Bron: https://www.bertha-dudde.org/nl/proclamation/1422

1422 Geen enkele steen zal op de andere gelaten worden – Verkeerde wil

17 mei 1940: Boek 23

De ontvangst zal niet zonder verstoring zijn, zolang het mensenkind hier niet de gehele wil voor inzet. Een geruime tijd nog en dan vervult het woord van de Heer zich, Die toen zei: Er zal niet één steen op de andere gelaten worden. Alles zal in de chaos van de verwoesting getrokken worden, zowel geestelijk als ook aards beschouwd. Het zal voor allen, die ernaar verlangen om ordelijk te leven, een tijd van verschrikkingen zijn, want alles zal uit zijn gewone baan geworpen worden. En degene, wiens geest nog niet gewekt is, die niet ingezien heeft, dat alleen de vrede die van boven komt, ware rust kan brengen, die zal door de wereldse bedrijvigheid bezwaard worden. Het zal hem belemmeren en terneerdrukken.

En toch is deze tijd van lijden en van druk op de ziel sinds eeuwigheid bepaald. Ze is immers de enige mogelijkheid tot verandering van het verkeerde denken. En dus is alleen de menselijke wil er de aanleiding toe, dat deze noodsituatie verlicht wordt of tot een einde komt. Hij hoeft alleen zichzelf over te geven en de drukkende nood zal opgeheven worden, want wat de mens door zijn verkeerde wil veroorzaakt heeft, zal onmiddellijk veranderen, als deze verkeerde wil erkend en naar beste vermogen veranderd wordt.

De ziel van de mens neemt het de wil ooit bepaald niet in dank af, dat hij eerst aan het lichaam dacht en de ziel gebrek liet lijden. En het was dus de verkeerde wil van de mens, die niet herkende, dat er eerst aan de ziel gedacht moet worden, voordat het lichaam tot zijn recht komt. En deze verkeerde wil is nu de oorzaak van alle nood van die tijd.

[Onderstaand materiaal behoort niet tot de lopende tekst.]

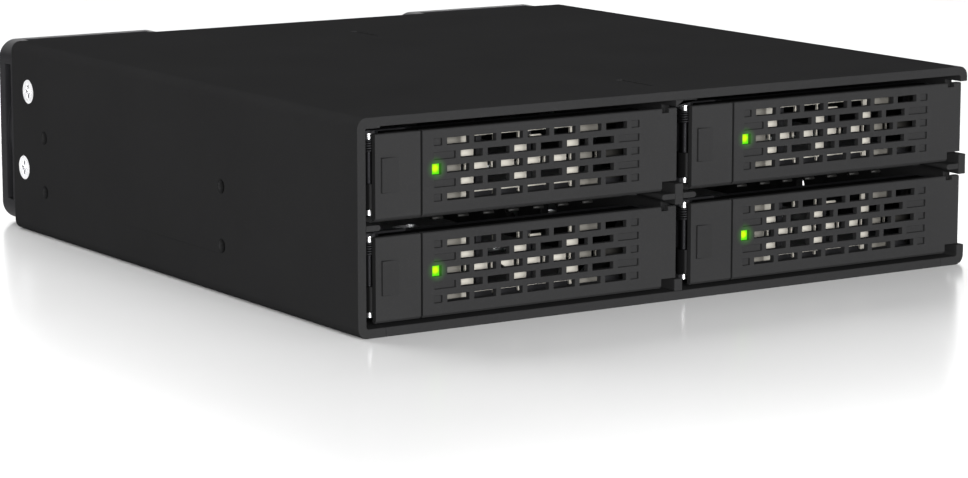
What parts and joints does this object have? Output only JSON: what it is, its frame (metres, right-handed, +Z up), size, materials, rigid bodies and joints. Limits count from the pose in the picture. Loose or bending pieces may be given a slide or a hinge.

De oorzaak moet dus erkend worden en dan moet de wil werkzaam worden om de nood van de ziel op te heffen. Hij moet proberen goed te maken, wat hij tot nu toe aan schulden gemaakt heeft. Hij moet een goddelijke relatie aangaan door een bewust streven naar God. Hij moet zich omvormen, dat wil zeggen al zijn denken en handelen in overeenstemming proberen te brengen met de goddelijke wil, die van hem eist, dat hij God liefheeft boven alles en zijn naasten als zich zelve. Als hij acht slaat op dit gebod, zal ook zijn geest opgewekt worden en hij zal duidelijk het doel en ook de zegen van het lijden herkennen, dat de wereld en ook hemzelf getroffen heeft.

Het is een erbarmelijke toestand, die de wereld nu geboeid houdt. De verkeerde wil wordt zo sterk zichtbaar en toch herkennen maar weinigen de oorzaak hiervan en daarom kan de nood niet van hen wijken tot het eigenlijke doel bereikt is, namelijk om de mensen tot andere gedachten gebracht te hebben. En daarom zal de komende tijd nog veel ellende onder de mensheid brengen, want de eeuwige Godheid wil deze mensheid niet aan het zelfgekozen lot overlaten.

En de inspanningen van alle bereidwillige hulpkrachten om deze vreselijke tijd te verkorten zijn enorm, doordat ze het denken van de mens proberen te beïnvloeden. Want de Heer van de hemel en de aarde zet alle geestelijke krachten in beweging om een actie op gang te brengen, die onvermijdelijk tot het juiste inzicht leiden moet, als de mens geen openlijke tegenstand biedt en Gods hulp en genade afwijst. Want Hij wil de mensheid helpen, zodat ze haar wil uit eigen beweging buigt en zich aan de goddelijke wil overgeeft. Dan is de tijd van nood geëindigd, want het vertrouwen in goddelijke hulp geeft deze het recht in te grijpen en de menselijke ziel wordt dan behoed voor het vreselijke gevaar van de ondergang.